You're busy and only have time for so many murders per week. So which TV procedurals are actually worth your time? We consulted the plot descriptions for this week's grisliest dramas and, below, offer our best advice on how to manage your viewing schedule.
NCIS (CBS), “ Engaged (Part I)” (Tuesdays at 8 p.m.)
The NCIS team uncovers a discrepancy with DNA remains when investigating the crash of a military plane that had been transporting caskets.
CSI: Miami (CBS), "Dead Ringer" (Sundays at 10 p.m.)
When Horatio finds another corpse with missing eyes, everything points to his nemesis, "The Taunter" — except he has an airtight alibi.
Nothing in particular wrong with the plot lines for either O.G. NCIS or CSI’s sunniest spin-off this week.

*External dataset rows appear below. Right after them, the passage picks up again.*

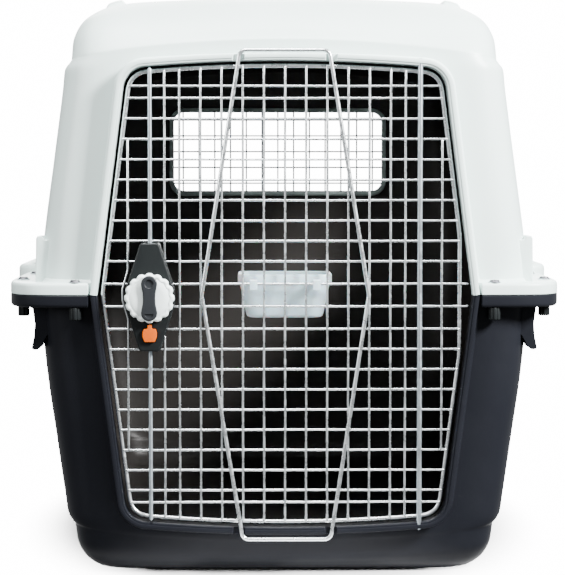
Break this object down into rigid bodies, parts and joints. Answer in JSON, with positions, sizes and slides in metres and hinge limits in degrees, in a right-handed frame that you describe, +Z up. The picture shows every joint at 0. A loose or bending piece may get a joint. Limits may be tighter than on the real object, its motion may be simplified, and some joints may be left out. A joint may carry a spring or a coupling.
{
  "type": "dog travel kennel",
  "caption": "Moulded two-part travel kennel for a large dog, with a hinged wire door, a turn-knob rod latch, grilled windows, side handles and a hung water bowl.",
  "frame": {"origin": "on the floor, under the middle of the whole kennel", "axes": "+Z up, +Y from the door towards the rear wall, +X to the right as seen from the door side"},
  "size_m": [0.692, 0.92, 0.699],
  "materials": {
    "upper_plastic": "fine moulded grain, satin",
    "lower_plastic": "fine moulded grain, satin",
    "dark_steel": "black zinc",
    "zinc_steel": "zinc plated, lightly spangled",
    "black_plastic": "satin",
    "galvanised_wire": "bright galvanised",
    "white_plastic": "semi gloss",
    "grip_plastic": "satin",
    "orange_plastic": "semi gloss",
    "bowl_plastic": "translucent"
  },
  "bodies": {
    "shell": {"lower_shell": "lower_plastic", "upper_shell": "upper_plastic", "lower_flange": "lower_plastic", "upper_flange": "upper_plastic", "lower_handles": "lower_plastic", "upper_handles": "upper_plastic", "flange_bolts": "dark_steel", "flange_washers": "zinc_steel", "flange_thumb_nuts": "black_plastic", "rear_window_grille": "galvanised_wire", "left_window_grille": "galvanised_wire", "right_window_grille": "galvanised_wire"},
    "door": {"door_frame_wire": "galvanised_wire", "door_mesh_vertical": "galvanised_wire", "door_mesh_horizontal": "galvanised_wire", "door_bail": "galvanised_wire", "hinge_rod": "zinc_steel", "latch_housing": "black_plastic", "latch_back_plate": "black_plastic", "latch_screws": "zinc_steel", "button_spring": "zinc_steel"},
    "knob": {"latch_knob": "white_plastic", "knob_grip": "grip_plastic", "latch_pinion": "zinc_steel"},
    "upper_rod": {"lock_rod_upper": "zinc_steel", "rack_upper": "zinc_steel"},
    "lower_rod": {"lock_rod_lower": "zinc_steel", "rack_lower": "zinc_steel"},
    "button": {"safety_button": "orange_plastic"},
    "bowl": {"water_bowl": "bowl_plastic"}
  },
  "joints": [
    {"name": "door_swing", "type": "hinge", "parent": "shell", "child": "door", "pos_m": [0.159, -0.4302, 0.336], "axis": [0, 0, 1], "range_deg": [0, 110]},
    {"name": "knob_turn", "type": "hinge", "parent": "door", "child": "knob", "pos_m": [-0.159, -0.45, 0.334], "axis": [0, 1, 0], "range_deg": [0, 89]},
    {"name": "upper_rod_slide", "type": "slide", "parent": "door", "child": "upper_rod", "axis": [0, 0, 1], "range_m": [0, 0.014]},
    {"name": "lower_rod_slide", "type": "slide", "parent": "door", "child": "lower_rod", "axis": [0, 0, -1], "range_m": [0, 0.014]},
    {"name": "button_press", "type": "slide", "parent": "door", "child": "button", "axis": [0, 1, 0], "range_m": [0, 0.003], "stiffness_N_per_m": 400, "springref_m": -0.002, "deforming": ["button_spring"]},
    {"name": "bowl_lift", "type": "slide", "parent": "door", "child": "bowl", "axis": [0, 0, 1], "range_m": [0, 0.016]}
  ],
  "couplings": [
    {"joint": "upper_rod_slide", "follows": "knob_turn", "m_per_rad": 0.009},
    {"joint": "lower_rod_slide", "follows": "knob_turn", "m_per_rad": 0.009}
  ]
}
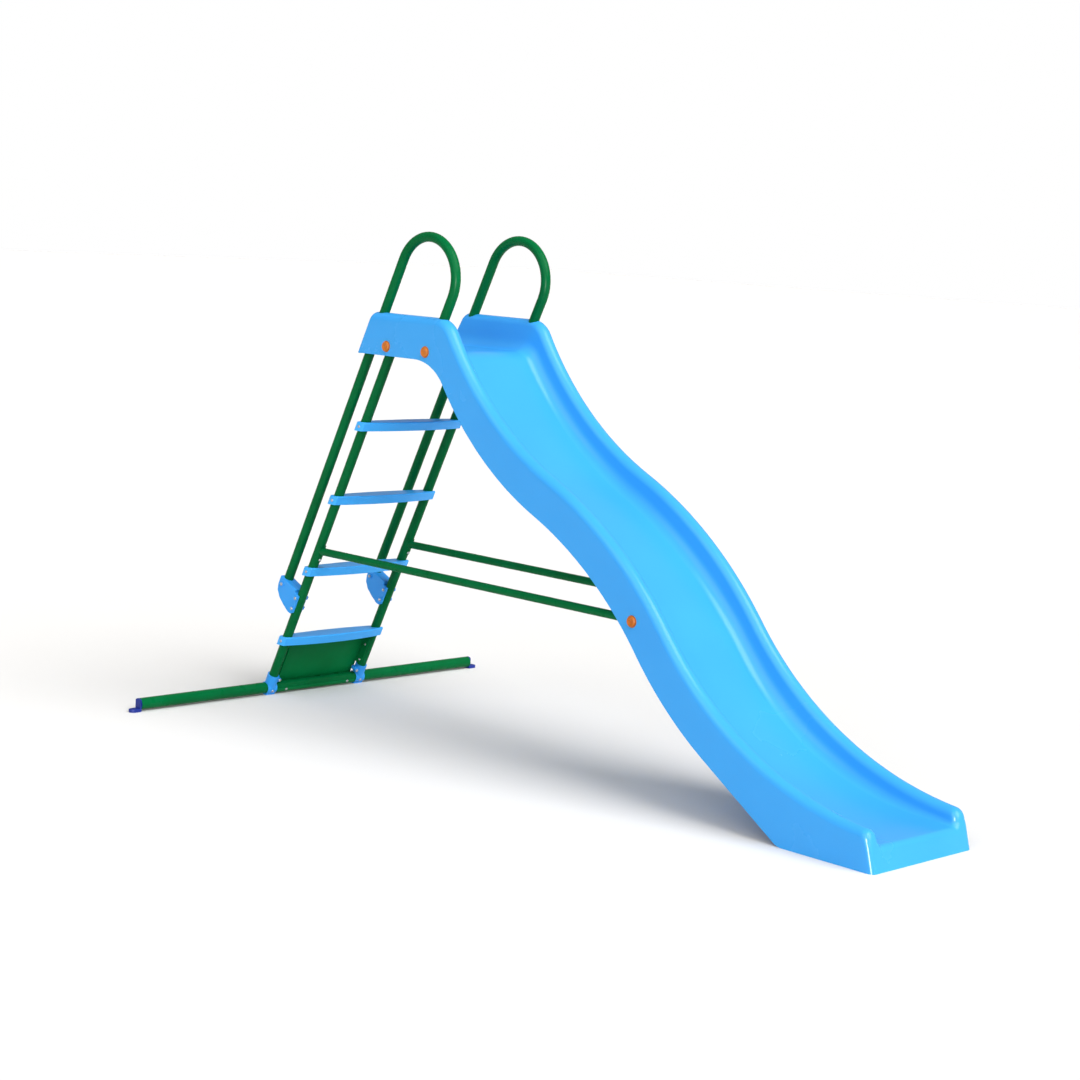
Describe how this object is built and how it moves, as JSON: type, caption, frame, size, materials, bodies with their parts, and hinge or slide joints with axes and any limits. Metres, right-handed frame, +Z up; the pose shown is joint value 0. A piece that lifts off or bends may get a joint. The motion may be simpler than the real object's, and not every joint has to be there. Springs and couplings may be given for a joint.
{
  "type": "wave slide",
  "caption": "Garden wave slide: a moulded two-wave chute with side rails and a seat platform on a leaning tube ladder with hooped handrails, level braces and a ground bar.",
  "frame": {"origin": "on the ground, at the middle of the whole object's footprint", "axes": "+X runs down the slide towards the exit, +Z is up, +Y is the left side of someone sliding down"},
  "size_m": [2.8864, 1.694, 1.7664],
  "materials": {
    "slide_plastic": "gloss moulded polyethylene, sky blue",
    "step_plastic": "gloss moulded polypropylene, sky blue",
    "bracket_plastic": "satin gloss moulded plastic, mid blue",
    "tube_paint": "gloss powder coat, dark green",
    "sheet_paint": "gloss powder coat, dark green",
    "foot_plastic": "satin, dark blue",
    "cap_plastic": "gloss, orange",
    "zinc_steel": "zinc plated"
  },
  "bodies": {
    "root": {"bar_clamp_left_front": "bracket_plastic", "bar_clamp_left_rear": "bracket_plastic", "bar_clamp_right_front": "bracket_plastic", "bar_clamp_right_rear": "bracket_plastic", "bar_foot_left": "foot_plastic", "bar_foot_right": "foot_plastic", "base_bar": "tube_paint", "bolt_caps": "cap_plastic", "brace_left": "tube_paint", "brace_right": "tube_paint", "brace_screws": "zinc_steel", "bracket_bolts": "zinc_steel", "bracket_nuts": "zinc_steel", "clamp_bolts": "zinc_steel", "clamp_nuts": "zinc_steel", "clamp_screws": "zinc_steel", "handrail_left": "tube_paint", "handrail_right": "tube_paint", "kick_panel": "sheet_paint", "panel_screws": "zinc_steel", "rail_bracket_left_inner": "bracket_plastic", "rail_bracket_left_outer": "bracket_plastic", "rail_bracket_right_inner": "bracket_plastic", "rail_bracket_right_outer": "bracket_plastic", "slide_body": "slide_plastic", "slide_bolts": "zinc_steel", "slide_nuts": "zinc_steel", "step_1": "step_plastic", "step_2": "step_plastic", "step_3": "step_plastic", "step_4": "step_plastic", "step_screws": "zinc_steel", "stile_left": "tube_paint", "stile_right": "tube_paint"}
  },
  "joints": []
}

Promised up top: political intrigue, the skirting of sensitive international affairs, the grim stares of tall men in uniforms. Promised down below: eyes sockets that do not have eyeballs in them. Here’s the problem, then. Neither “Engage” (which is a "Part 1" episode) nor “Dead Ringer” (which references “The Taunter,” a previously established killer) are not standalone episodes. This kind of thing does, unfortunately, happen from time to time with procedurals. But we come here, primarily, for grisly visuals and stories that can be resolved in 42 minutes. Context? Multi-episode arcs? Fleshed-out characters? It’s just not the same.
NCIS: LA (CBS), “Greed” (Tuesdays at 9 p.m.)
When a Navy ID is found on a dead body tied to a hazardous material smuggling case, NCIS is granted permission to investigate in Mexico and asked to help locate the missing materials.
Most procedurals are lucky if they can leave their usual set for the occasional scene set in a highway underpass. NCIS: LA, however, seems to charge down to Mexico willy-nilly. As always with our neighbors to the South, the implication of heightened drug-war violence is a big selling point.
Criminal Minds (CBS), “There’s No Place Like Home” (Wednesdays at 9 p.m.)
When a series of tornadoes hits Kansas, the BAU is called in to investigate bodies of young boys that turn up in the aftermath of the storms.
More exotic locations! This week, the BAU team goes to … oh, erm, Kansas. Because homicidal tornadoes are on the loose. Weather as a procedural villain? Not too shabby, Criminal Minds.
CSI (CBS), “Brain Doe” (Wednesdays at 10 p.m.)
When the CSI team arrives at a car crash, they find three casualties and a human brain that doesn't belong to any of the victims.
Boom! Exposed brains promised right off the bat. You could tune into just the first five minutes, watch Ted Danson hilariously handle a hippocampus, and get your fill of bloody body parts. But we also really want to know how that extra brain got there. Was it driving the car?!
Hawaii Five-0 (CBS), " Lapa'au” (Mondays at 10 p.m.)
The FIVE-0's investigation into the suspicious plane crash and death of a customs agent takes an unexpected turn when it is revealed that the victim was dead before takeoff. Meanwhile, Danny finds himself the proud caretaker of an orphaned dog. Greg Grunberg ("Heroes") reunites with Masi Oka when he guest stars as Jeff Morrison, a customs supervisory agent.
Is this a subtle homage? The last time a suspicious plane carrying Greg Grunberg crashed in Hawaii it was on a show called Lost. If it's a faithful tribute, this episode will be awesome for its first 39 minutes, then flub the last three.
Law & Order: SVU (NBC), “Russian Brides” (Wednesdays at 10 p.m.)
A murder in Brighton Beach reveals a thriving but deadly foreign bride business. When a young woman is found brutally murdered, the SVU detectives use her distinctive tattoos to identify her as a recently engaged Russian mail-order bride. Upon questioning her distraught fiance (guest star Timothy Busfield), they learn that she was kidnapped and held for ransom the night of their engagement party. While the detectives follow the money to a deadly blackmail scam run by the Russian Mafia, Captain Cragen goes undercover as a sad and lonely suitor to lure out a killer.
Everyone in New York knows Russian-dominated South Brooklyn neighborhood Brighton Beach is the most hilarious place in the city, but an attempt at its own Jersey Shore, Russian Dolls, has mostly failed. You know why? Not enough subplots involving mail-order brides! We haven’t even seen this SVU episode yet, and we already want it spun off into its own movie franchise (also starring Timothy Busfield, of course). This week’s runaway winner.